[Entries taken from a collection]

┌──

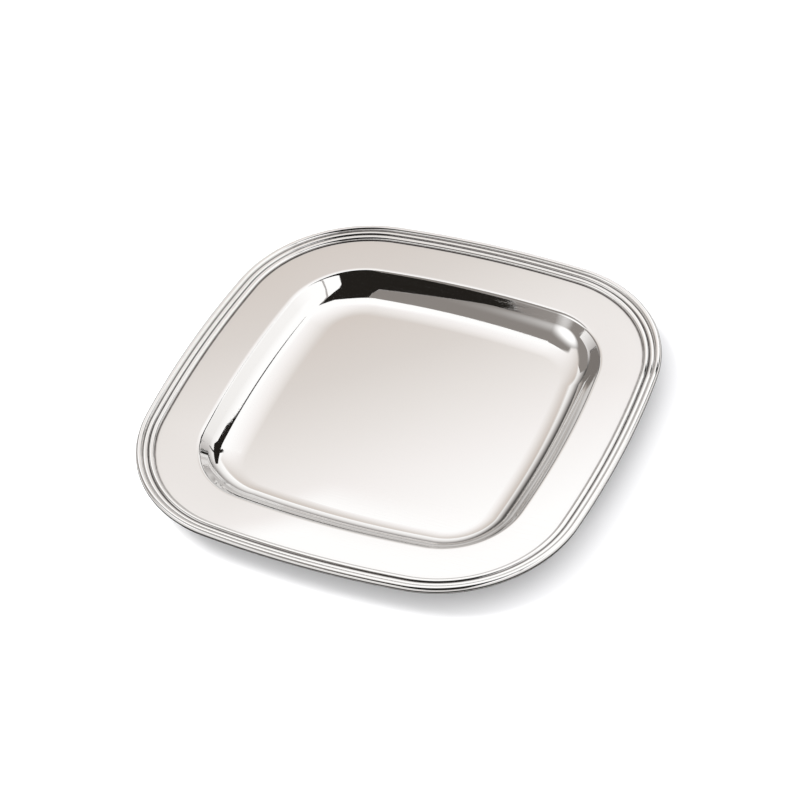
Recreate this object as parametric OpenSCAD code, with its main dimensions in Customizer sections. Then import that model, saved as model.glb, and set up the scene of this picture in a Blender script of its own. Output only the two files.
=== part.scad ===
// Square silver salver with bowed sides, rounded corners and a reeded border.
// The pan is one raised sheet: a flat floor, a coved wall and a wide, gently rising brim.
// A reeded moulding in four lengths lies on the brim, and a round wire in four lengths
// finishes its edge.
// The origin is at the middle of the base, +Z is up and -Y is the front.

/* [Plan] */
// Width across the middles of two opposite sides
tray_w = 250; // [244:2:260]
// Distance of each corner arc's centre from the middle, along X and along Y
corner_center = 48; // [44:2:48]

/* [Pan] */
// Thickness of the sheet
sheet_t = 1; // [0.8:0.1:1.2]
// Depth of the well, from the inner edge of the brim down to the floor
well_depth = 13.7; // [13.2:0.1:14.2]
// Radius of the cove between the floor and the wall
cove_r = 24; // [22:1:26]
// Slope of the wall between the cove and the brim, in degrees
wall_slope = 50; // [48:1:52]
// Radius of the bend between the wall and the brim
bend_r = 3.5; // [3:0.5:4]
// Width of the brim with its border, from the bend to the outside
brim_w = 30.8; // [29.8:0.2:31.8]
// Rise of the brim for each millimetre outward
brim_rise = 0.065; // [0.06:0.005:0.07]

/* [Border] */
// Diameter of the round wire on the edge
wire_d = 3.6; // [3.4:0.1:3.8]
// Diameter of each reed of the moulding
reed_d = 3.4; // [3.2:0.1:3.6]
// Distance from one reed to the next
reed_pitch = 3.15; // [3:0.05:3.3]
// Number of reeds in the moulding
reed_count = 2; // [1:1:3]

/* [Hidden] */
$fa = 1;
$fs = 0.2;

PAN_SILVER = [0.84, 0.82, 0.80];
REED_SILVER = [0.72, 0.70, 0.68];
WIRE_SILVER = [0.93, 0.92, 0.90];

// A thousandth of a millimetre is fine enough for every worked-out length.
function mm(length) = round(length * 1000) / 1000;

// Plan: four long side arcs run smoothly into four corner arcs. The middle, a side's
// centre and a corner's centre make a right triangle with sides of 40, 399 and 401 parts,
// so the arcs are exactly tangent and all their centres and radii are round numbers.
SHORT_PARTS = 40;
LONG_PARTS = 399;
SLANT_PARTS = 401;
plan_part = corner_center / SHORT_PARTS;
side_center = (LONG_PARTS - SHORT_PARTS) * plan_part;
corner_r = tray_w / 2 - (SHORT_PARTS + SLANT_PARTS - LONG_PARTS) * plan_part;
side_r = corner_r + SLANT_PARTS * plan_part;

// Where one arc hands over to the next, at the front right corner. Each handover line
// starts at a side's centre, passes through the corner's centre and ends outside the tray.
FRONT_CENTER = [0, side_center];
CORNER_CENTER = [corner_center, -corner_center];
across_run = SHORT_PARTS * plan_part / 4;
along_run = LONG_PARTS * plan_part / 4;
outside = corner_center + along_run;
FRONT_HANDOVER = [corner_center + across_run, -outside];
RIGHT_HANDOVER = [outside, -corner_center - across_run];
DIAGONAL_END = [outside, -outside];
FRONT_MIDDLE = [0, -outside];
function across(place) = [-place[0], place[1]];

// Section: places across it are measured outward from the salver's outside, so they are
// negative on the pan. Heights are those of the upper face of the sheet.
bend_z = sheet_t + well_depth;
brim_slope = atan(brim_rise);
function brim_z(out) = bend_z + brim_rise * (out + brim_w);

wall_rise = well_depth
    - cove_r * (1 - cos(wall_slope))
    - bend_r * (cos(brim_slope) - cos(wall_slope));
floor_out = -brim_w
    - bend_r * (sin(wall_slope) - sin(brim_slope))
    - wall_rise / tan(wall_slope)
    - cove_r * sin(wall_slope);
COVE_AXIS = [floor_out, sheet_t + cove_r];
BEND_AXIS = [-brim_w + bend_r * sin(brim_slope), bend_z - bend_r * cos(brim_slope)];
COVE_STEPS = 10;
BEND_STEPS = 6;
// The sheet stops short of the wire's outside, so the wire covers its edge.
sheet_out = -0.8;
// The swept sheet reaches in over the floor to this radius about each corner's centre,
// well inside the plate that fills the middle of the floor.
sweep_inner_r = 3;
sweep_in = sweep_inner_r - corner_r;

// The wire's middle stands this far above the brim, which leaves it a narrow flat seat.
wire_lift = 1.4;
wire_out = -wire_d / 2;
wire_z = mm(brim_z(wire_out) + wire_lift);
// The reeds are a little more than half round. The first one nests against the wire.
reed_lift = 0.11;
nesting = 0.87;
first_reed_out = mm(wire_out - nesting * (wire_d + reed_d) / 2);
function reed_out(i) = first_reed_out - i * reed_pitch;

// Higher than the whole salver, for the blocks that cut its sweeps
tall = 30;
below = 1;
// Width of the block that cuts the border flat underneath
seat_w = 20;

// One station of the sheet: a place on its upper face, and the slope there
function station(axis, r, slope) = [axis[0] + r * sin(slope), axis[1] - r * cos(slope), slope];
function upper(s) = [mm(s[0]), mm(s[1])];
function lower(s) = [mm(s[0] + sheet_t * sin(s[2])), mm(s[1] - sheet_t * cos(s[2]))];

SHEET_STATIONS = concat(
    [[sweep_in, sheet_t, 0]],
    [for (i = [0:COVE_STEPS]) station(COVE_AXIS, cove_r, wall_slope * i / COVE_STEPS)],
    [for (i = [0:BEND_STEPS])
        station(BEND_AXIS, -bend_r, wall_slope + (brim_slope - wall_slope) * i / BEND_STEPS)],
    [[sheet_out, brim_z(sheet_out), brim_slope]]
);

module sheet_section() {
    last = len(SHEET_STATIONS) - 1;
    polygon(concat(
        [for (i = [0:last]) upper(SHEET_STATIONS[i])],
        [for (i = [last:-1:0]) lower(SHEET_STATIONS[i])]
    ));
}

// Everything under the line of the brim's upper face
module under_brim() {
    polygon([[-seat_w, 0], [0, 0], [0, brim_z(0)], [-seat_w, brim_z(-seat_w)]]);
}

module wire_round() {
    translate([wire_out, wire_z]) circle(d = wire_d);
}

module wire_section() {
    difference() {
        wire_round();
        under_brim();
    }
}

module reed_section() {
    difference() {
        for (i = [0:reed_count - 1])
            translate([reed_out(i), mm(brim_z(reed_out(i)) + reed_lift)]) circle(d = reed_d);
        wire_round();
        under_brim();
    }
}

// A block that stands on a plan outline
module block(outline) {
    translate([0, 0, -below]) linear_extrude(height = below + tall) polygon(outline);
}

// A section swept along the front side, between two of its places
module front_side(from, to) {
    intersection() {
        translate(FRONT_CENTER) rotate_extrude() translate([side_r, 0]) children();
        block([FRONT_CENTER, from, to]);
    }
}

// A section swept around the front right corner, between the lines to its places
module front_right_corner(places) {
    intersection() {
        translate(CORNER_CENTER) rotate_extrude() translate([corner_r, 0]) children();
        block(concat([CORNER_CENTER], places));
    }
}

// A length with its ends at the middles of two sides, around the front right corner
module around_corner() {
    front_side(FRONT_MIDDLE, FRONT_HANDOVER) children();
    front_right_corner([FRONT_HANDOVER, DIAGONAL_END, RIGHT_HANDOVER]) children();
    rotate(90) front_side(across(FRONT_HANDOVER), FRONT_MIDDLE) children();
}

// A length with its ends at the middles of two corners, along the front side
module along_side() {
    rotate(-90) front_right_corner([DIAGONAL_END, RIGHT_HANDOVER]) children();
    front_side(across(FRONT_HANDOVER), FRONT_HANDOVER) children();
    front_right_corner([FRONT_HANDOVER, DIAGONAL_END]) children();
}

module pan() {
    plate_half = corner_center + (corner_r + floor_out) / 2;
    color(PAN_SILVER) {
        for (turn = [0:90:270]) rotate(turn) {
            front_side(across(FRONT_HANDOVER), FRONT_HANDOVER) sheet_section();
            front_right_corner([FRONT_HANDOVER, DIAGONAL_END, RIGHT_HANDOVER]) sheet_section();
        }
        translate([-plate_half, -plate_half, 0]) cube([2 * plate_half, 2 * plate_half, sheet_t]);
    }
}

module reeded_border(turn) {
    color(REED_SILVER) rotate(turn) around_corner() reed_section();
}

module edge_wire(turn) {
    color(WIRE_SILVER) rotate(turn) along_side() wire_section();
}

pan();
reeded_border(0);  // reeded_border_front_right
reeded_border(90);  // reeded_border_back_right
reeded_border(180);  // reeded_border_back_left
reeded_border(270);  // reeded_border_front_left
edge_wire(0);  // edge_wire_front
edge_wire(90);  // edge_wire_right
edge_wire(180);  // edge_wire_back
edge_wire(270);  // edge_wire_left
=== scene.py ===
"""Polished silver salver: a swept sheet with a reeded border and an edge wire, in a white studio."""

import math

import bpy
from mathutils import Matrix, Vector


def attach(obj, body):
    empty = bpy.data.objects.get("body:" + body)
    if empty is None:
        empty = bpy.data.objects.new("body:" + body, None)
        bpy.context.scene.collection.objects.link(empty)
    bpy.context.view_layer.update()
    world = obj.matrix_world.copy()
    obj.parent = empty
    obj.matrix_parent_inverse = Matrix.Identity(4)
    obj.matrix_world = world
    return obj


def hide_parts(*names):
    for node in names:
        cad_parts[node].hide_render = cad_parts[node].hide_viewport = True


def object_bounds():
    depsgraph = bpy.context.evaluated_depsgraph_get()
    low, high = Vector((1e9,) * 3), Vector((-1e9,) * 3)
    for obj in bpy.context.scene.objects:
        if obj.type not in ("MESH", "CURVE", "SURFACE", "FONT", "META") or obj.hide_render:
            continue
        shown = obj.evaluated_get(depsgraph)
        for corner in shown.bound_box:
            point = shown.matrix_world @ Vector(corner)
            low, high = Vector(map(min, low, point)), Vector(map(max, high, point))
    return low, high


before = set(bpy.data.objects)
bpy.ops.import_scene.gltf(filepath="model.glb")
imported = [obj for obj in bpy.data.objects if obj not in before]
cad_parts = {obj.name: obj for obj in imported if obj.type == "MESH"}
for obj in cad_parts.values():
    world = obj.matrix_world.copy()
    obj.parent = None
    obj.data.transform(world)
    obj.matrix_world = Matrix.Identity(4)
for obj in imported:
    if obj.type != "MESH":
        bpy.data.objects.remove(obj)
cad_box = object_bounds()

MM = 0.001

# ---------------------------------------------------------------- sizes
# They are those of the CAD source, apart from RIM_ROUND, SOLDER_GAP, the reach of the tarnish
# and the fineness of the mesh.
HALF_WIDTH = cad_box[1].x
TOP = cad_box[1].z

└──
┌──

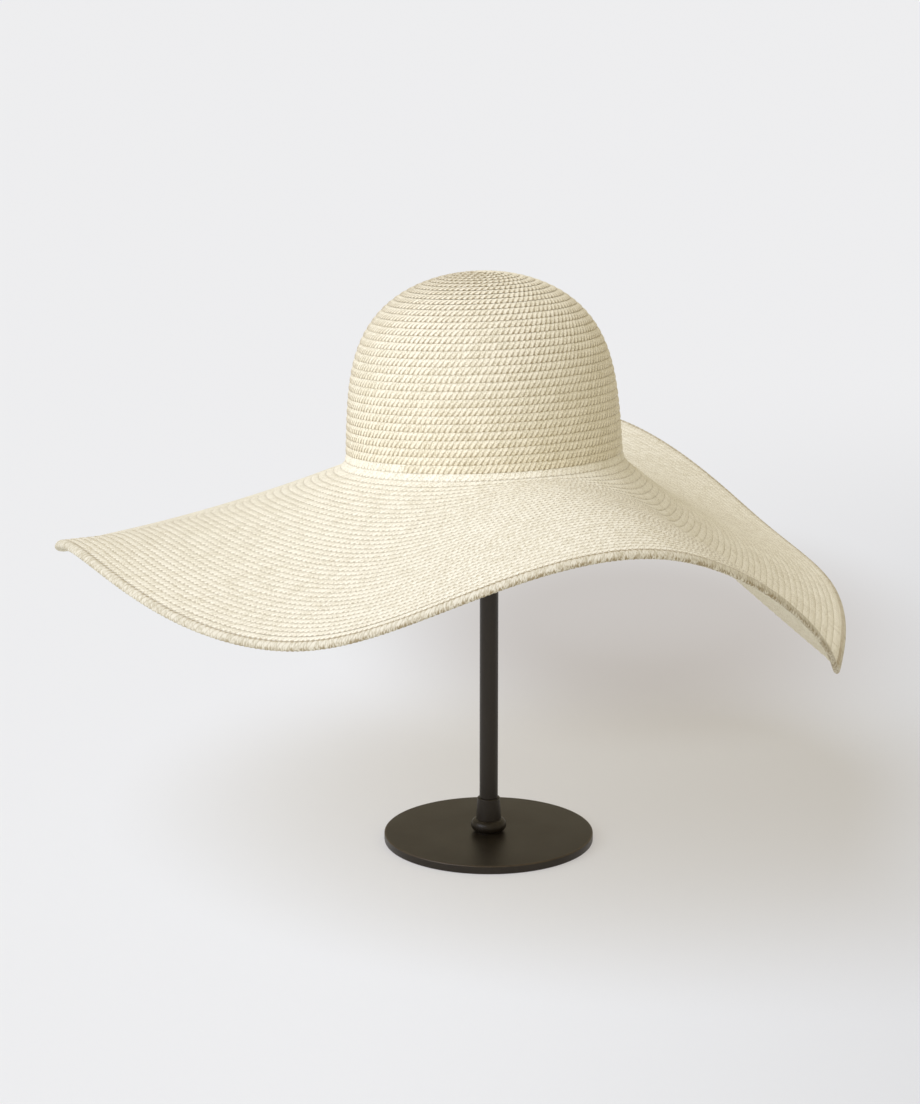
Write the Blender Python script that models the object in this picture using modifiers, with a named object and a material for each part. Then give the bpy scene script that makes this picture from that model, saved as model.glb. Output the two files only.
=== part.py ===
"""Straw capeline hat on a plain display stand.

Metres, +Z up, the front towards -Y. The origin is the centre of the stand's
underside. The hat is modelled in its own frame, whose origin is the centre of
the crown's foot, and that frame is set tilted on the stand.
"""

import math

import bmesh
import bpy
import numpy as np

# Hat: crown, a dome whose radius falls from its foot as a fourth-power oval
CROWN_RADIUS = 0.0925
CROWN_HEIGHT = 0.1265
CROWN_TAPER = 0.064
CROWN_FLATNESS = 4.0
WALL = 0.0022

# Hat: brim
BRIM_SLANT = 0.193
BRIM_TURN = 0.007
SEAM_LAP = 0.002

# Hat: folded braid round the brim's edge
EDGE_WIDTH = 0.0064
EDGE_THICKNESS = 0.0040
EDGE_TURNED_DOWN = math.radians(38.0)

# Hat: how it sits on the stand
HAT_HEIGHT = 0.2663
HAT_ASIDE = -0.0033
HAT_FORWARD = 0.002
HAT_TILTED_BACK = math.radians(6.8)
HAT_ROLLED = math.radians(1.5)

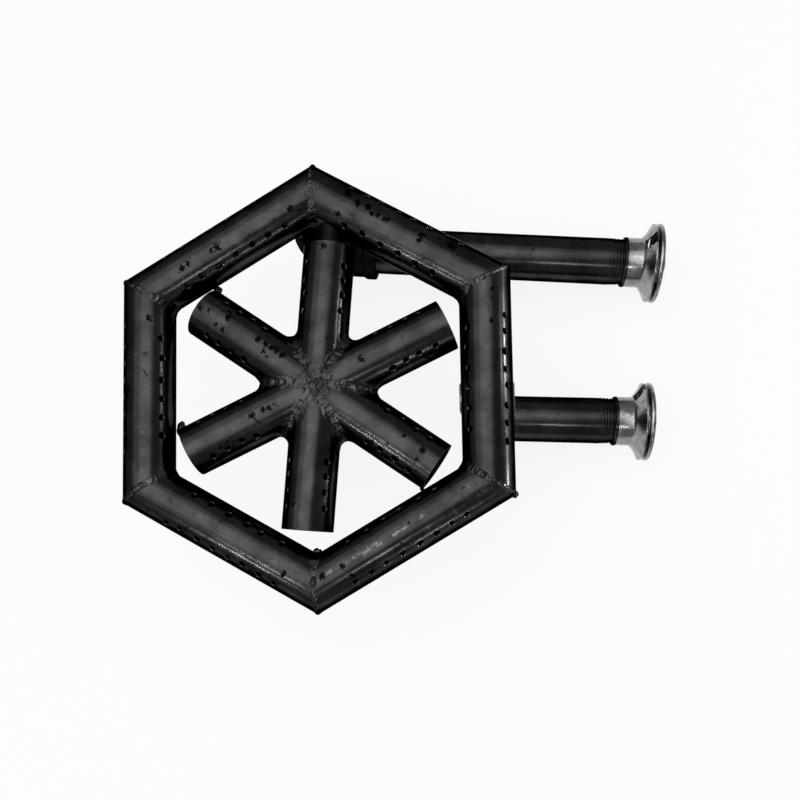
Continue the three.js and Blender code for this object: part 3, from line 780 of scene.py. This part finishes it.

└──

### DESCRIPTION OF THE TASK
Above are the lines; repeat exactly the ones from the line containing "color(WIRE_SILVER) rotate(turn) along_side()" down to the line containing "obj.parent = empty", both inclusive.

### WRITTEN RESPONSE
    color(WIRE_SILVER) rotate(turn) along_side() wire_section();
}

pan();
reeded_border(0);  // reeded_border_front_right
reeded_border(90);  // reeded_border_back_right
reeded_border(180);  // reeded_border_back_left
reeded_border(270);  // reeded_border_front_left
edge_wire(0);  // edge_wire_front
edge_wire(90);  // edge_wire_right
edge_wire(180);  // edge_wire_back
edge_wire(270);  // edge_wire_left
=== scene.py ===
"""Polished silver salver: a swept sheet with a reeded border and an edge wire, in a white studio."""

import math

import bpy
from mathutils import Matrix, Vector


def attach(obj, body):
    empty = bpy.data.objects.get("body:" + body)
    if empty is None:
        empty = bpy.data.objects.new("body:" + body, None)
        bpy.context.scene.collection.objects.link(empty)
    bpy.context.view_layer.update()
    world = obj.matrix_world.copy()
    obj.parent = empty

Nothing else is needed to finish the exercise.